Exercise details =
All entries are to be given again verbatim.
=-=-=
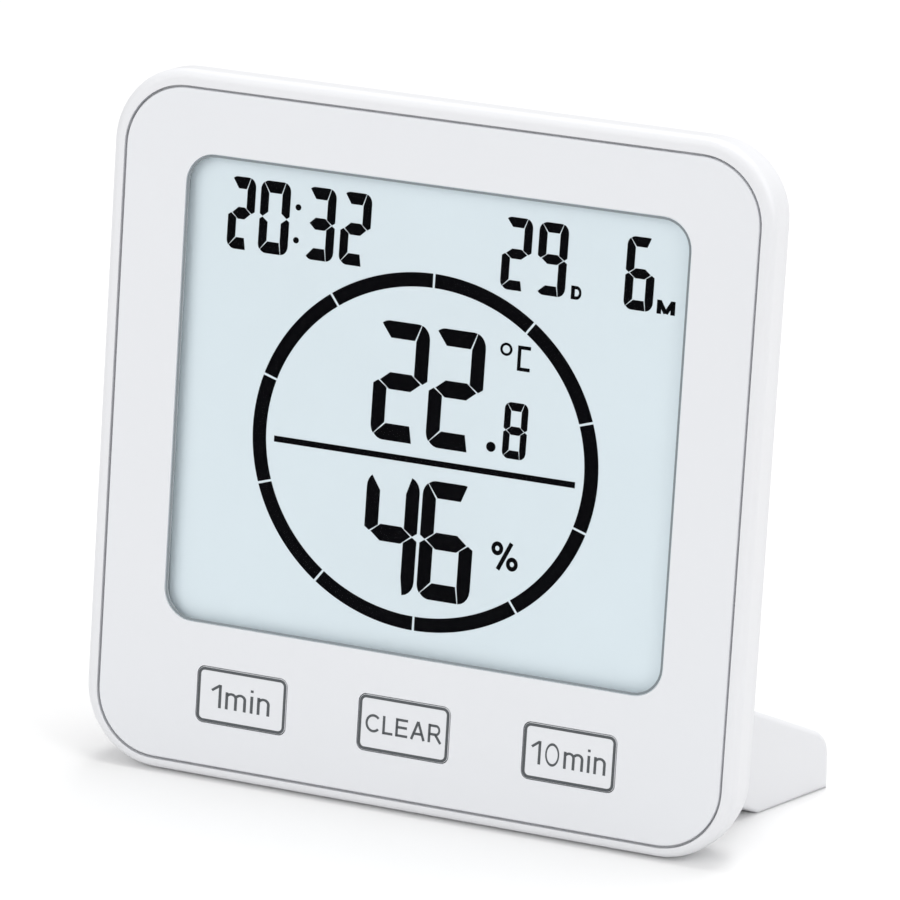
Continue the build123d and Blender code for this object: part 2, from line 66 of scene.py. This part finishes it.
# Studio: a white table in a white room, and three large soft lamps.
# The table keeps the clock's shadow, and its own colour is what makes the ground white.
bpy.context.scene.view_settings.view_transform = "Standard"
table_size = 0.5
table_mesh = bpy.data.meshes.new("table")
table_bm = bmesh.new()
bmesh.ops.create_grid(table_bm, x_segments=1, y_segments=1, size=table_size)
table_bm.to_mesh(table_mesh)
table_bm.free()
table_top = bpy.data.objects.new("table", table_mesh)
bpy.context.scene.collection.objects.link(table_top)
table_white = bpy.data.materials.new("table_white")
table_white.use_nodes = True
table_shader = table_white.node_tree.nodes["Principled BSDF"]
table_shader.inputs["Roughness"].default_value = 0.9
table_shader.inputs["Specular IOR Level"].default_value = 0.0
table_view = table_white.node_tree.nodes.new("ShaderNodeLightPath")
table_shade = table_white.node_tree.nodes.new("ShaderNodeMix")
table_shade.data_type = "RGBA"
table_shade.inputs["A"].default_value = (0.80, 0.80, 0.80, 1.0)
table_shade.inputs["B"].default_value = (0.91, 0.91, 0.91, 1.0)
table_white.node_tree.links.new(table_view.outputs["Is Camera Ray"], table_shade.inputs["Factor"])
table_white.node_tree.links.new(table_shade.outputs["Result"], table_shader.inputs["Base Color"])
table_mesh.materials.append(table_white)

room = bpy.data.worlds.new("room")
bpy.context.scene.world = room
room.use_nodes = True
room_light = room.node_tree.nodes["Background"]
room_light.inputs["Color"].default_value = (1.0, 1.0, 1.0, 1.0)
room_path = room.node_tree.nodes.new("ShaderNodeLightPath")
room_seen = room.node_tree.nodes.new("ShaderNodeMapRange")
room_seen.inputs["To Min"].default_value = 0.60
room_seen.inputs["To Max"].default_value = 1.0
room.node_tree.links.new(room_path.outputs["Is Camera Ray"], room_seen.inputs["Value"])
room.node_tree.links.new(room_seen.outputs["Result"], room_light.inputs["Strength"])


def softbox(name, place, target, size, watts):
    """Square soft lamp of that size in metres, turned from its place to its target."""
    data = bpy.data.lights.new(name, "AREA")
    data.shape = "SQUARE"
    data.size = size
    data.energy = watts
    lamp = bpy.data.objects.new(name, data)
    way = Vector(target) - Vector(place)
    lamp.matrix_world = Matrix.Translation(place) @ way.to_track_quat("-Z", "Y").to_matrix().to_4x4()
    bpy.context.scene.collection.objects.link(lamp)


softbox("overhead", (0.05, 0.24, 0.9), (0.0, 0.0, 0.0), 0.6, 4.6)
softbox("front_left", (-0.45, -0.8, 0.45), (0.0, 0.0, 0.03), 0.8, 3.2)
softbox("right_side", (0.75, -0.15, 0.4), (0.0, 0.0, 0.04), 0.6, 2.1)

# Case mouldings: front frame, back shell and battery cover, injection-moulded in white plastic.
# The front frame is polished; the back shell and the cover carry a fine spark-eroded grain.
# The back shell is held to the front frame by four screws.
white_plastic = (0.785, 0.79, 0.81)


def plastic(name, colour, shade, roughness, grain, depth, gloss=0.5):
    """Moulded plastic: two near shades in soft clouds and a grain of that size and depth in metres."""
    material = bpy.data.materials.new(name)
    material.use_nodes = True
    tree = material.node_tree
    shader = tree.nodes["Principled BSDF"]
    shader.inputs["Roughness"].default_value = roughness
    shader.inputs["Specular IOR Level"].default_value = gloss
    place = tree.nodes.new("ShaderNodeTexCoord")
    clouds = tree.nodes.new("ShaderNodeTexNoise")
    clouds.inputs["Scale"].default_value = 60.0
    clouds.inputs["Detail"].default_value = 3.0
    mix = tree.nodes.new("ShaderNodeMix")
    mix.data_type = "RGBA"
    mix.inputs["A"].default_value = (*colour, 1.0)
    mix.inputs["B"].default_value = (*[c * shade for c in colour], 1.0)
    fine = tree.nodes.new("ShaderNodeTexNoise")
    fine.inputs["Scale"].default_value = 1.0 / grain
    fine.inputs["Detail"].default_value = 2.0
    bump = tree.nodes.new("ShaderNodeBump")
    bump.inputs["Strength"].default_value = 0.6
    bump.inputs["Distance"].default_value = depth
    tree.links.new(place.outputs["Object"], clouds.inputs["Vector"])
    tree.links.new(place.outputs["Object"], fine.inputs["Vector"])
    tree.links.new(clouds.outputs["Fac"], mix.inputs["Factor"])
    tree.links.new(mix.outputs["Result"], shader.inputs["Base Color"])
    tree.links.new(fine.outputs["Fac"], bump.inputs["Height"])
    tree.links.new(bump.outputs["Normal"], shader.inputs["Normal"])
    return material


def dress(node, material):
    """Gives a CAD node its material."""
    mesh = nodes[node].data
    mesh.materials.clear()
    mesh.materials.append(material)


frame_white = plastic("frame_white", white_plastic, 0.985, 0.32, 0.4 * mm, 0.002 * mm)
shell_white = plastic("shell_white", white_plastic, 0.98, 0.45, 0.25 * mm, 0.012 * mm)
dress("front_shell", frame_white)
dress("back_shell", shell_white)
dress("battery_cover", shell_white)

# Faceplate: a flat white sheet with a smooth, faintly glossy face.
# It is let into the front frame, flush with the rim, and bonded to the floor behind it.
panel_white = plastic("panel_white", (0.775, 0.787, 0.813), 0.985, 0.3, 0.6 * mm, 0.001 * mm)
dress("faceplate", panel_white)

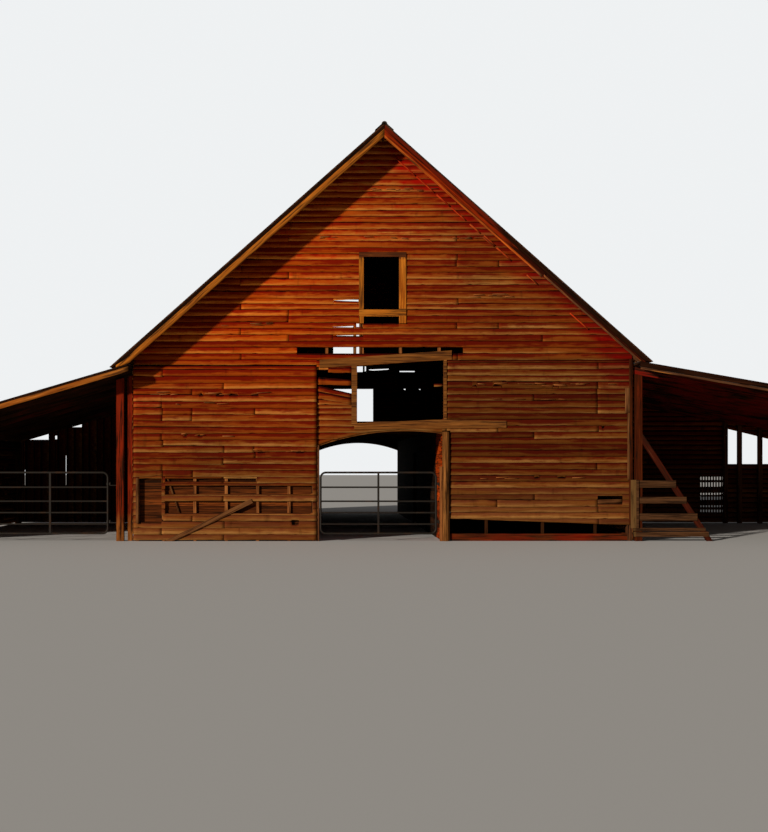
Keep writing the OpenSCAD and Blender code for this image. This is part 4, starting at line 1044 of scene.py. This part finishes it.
=-=-=
Written solution =
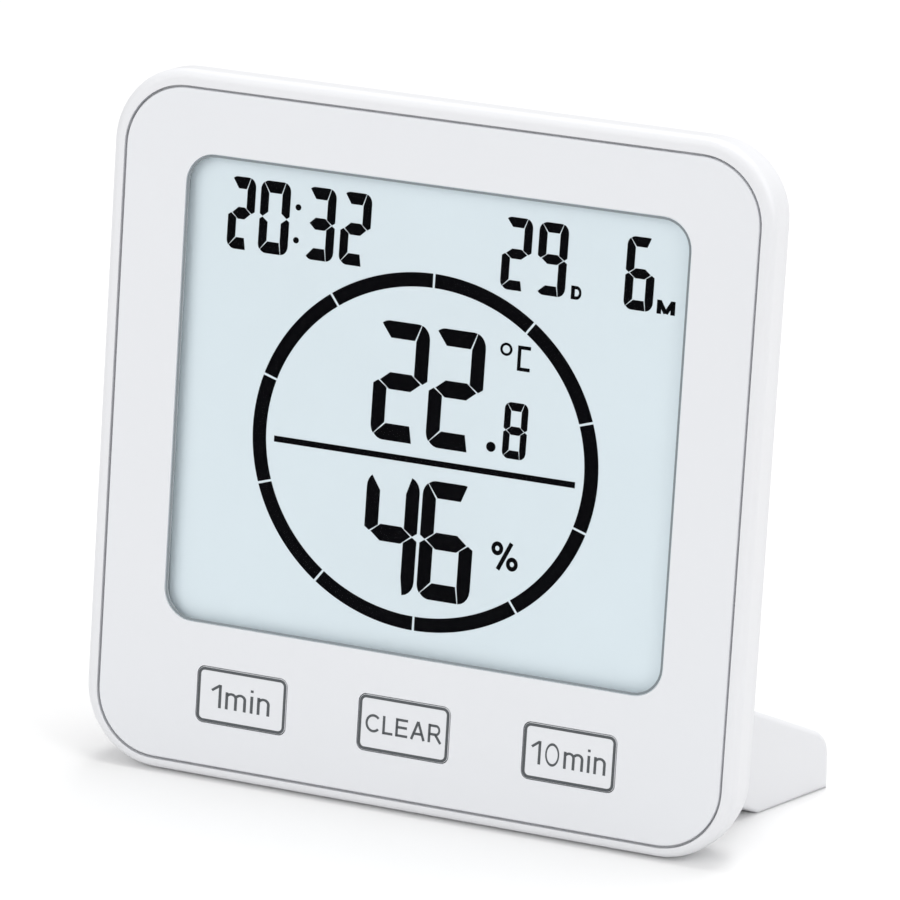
Continue the build123d and Blender code for this object: part 2, from line 66 of scene.py. This part finishes it.
# Studio: a white table in a white room, and three large soft lamps.
# The table keeps the clock's shadow, and its own colour is what makes the ground white.
bpy.context.scene.view_settings.view_transform = "Standard"
table_size = 0.5
table_mesh = bpy.data.meshes.new("table")
table_bm = bmesh.new()
bmesh.ops.create_grid(table_bm, x_segments=1, y_segments=1, size=table_size)
table_bm.to_mesh(table_mesh)
table_bm.free()
table_top = bpy.data.objects.new("table", table_mesh)
bpy.context.scene.collection.objects.link(table_top)
table_white = bpy.data.materials.new("table_white")
table_white.use_nodes = True
table_shader = table_white.node_tree.nodes["Principled BSDF"]
table_shader.inputs["Roughness"].default_value = 0.9
table_shader.inputs["Specular IOR Level"].default_value = 0.0
table_view = table_white.node_tree.nodes.new("ShaderNodeLightPath")
table_shade = table_white.node_tree.nodes.new("ShaderNodeMix")
table_shade.data_type = "RGBA"
table_shade.inputs["A"].default_value = (0.80, 0.80, 0.80, 1.0)
table_shade.inputs["B"].default_value = (0.91, 0.91, 0.91, 1.0)
table_white.node_tree.links.new(table_view.outputs["Is Camera Ray"], table_shade.inputs["Factor"])
table_white.node_tree.links.new(table_shade.outputs["Result"], table_shader.inputs["Base Color"])
table_mesh.materials.append(table_white)

room = bpy.data.worlds.new("room")
bpy.context.scene.world = room
room.use_nodes = True
room_light = room.node_tree.nodes["Background"]
room_light.inputs["Color"].default_value = (1.0, 1.0, 1.0, 1.0)
room_path = room.node_tree.nodes.new("ShaderNodeLightPath")
room_seen = room.node_tree.nodes.new("ShaderNodeMapRange")
room_seen.inputs["To Min"].default_value = 0.60
room_seen.inputs["To Max"].default_value = 1.0
room.node_tree.links.new(room_path.outputs["Is Camera Ray"], room_seen.inputs["Value"])
room.node_tree.links.new(room_seen.outputs["Result"], room_light.inputs["Strength"])


def softbox(name, place, target, size, watts):
    """Square soft lamp of that size in metres, turned from its place to its target."""
    data = bpy.data.lights.new(name, "AREA")
    data.shape = "SQUARE"
    data.size = size
    data.energy = watts
    lamp = bpy.data.objects.new(name, data)
    way = Vector(target) - Vector(place)
    lamp.matrix_world = Matrix.Translation(place) @ way.to_track_quat("-Z", "Y").to_matrix().to_4x4()
    bpy.context.scene.collection.objects.link(lamp)


softbox("overhead", (0.05, 0.24, 0.9), (0.0, 0.0, 0.0), 0.6, 4.6)
softbox("front_left", (-0.45, -0.8, 0.45), (0.0, 0.0, 0.03), 0.8, 3.2)
softbox("right_side", (0.75, -0.15, 0.4), (0.0, 0.0, 0.04), 0.6, 2.1)

# Case mouldings: front frame, back shell and battery cover, injection-moulded in white plastic.
# The front frame is polished; the back shell and the cover carry a fine spark-eroded grain.
# The back shell is held to the front frame by four screws.
white_plastic = (0.785, 0.79, 0.81)


def plastic(name, colour, shade, roughness, grain, depth, gloss=0.5):
    """Moulded plastic: two near shades in soft clouds and a grain of that size and depth in metres."""
    material = bpy.data.materials.new(name)
    material.use_nodes = True
    tree = material.node_tree
    shader = tree.nodes["Principled BSDF"]
    shader.inputs["Roughness"].default_value = roughness
    shader.inputs["Specular IOR Level"].default_value = gloss
    place = tree.nodes.new("ShaderNodeTexCoord")
    clouds = tree.nodes.new("ShaderNodeTexNoise")
    clouds.inputs["Scale"].default_value = 60.0
    clouds.inputs["Detail"].default_value = 3.0
    mix = tree.nodes.new("ShaderNodeMix")
    mix.data_type = "RGBA"
    mix.inputs["A"].default_value = (*colour, 1.0)
    mix.inputs["B"].default_value = (*[c * shade for c in colour], 1.0)
    fine = tree.nodes.new("ShaderNodeTexNoise")
    fine.inputs["Scale"].default_value = 1.0 / grain
    fine.inputs["Detail"].default_value = 2.0
    bump = tree.nodes.new("ShaderNodeBump")
    bump.inputs["Strength"].default_value = 0.6
    bump.inputs["Distance"].default_value = depth
    tree.links.new(place.outputs["Object"], clouds.inputs["Vector"])
    tree.links.new(place.outputs["Object"], fine.inputs["Vector"])
    tree.links.new(clouds.outputs["Fac"], mix.inputs["Factor"])
    tree.links.new(mix.outputs["Result"], shader.inputs["Base Color"])
    tree.links.new(fine.outputs["Fac"], bump.inputs["Height"])
    tree.links.new(bump.outputs["Normal"], shader.inputs["Normal"])
    return material


def dress(node, material):
    """Gives a CAD node its material."""
    mesh = nodes[node].data
    mesh.materials.clear()
    mesh.materials.append(material)


frame_white = plastic("frame_white", white_plastic, 0.985, 0.32, 0.4 * mm, 0.002 * mm)
shell_white = plastic("shell_white", white_plastic, 0.98, 0.45, 0.25 * mm, 0.012 * mm)
dress("front_shell", frame_white)
dress("back_shell", shell_white)
dress("battery_cover", shell_white)

# Faceplate: a flat white sheet with a smooth, faintly glossy face.
# It is let into the front frame, flush with the rim, and bonded to the floor behind it.
panel_white = plastic("panel_white", (0.775, 0.787, 0.813), 0.985, 0.3, 0.6 * mm, 0.001 * mm)
dress("faceplate", panel_white)

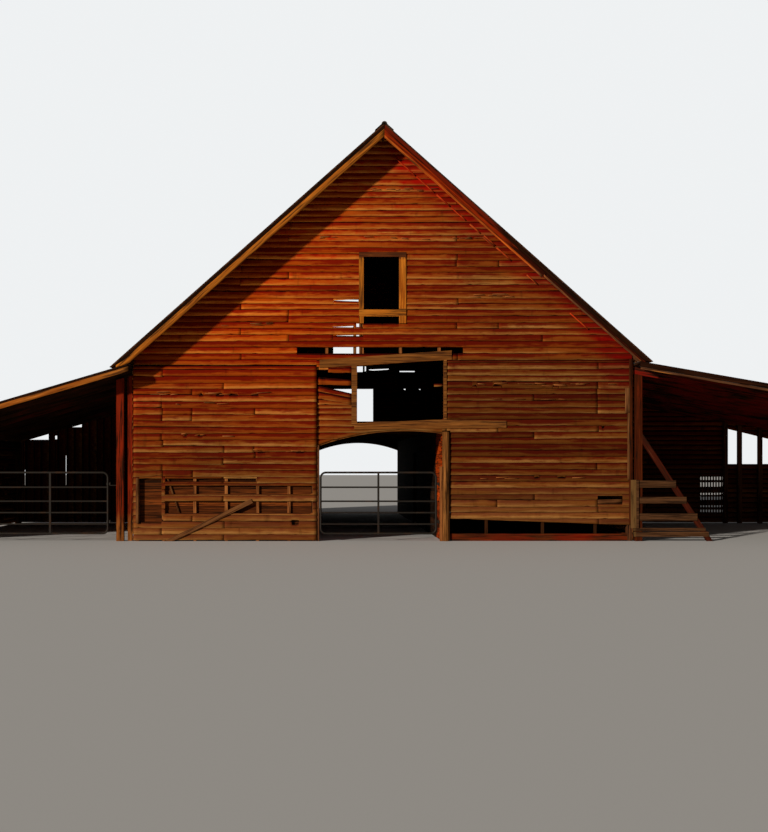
Keep writing the OpenSCAD and Blender code for this image. This is part 4, starting at line 1044 of scene.py. This part finishes it.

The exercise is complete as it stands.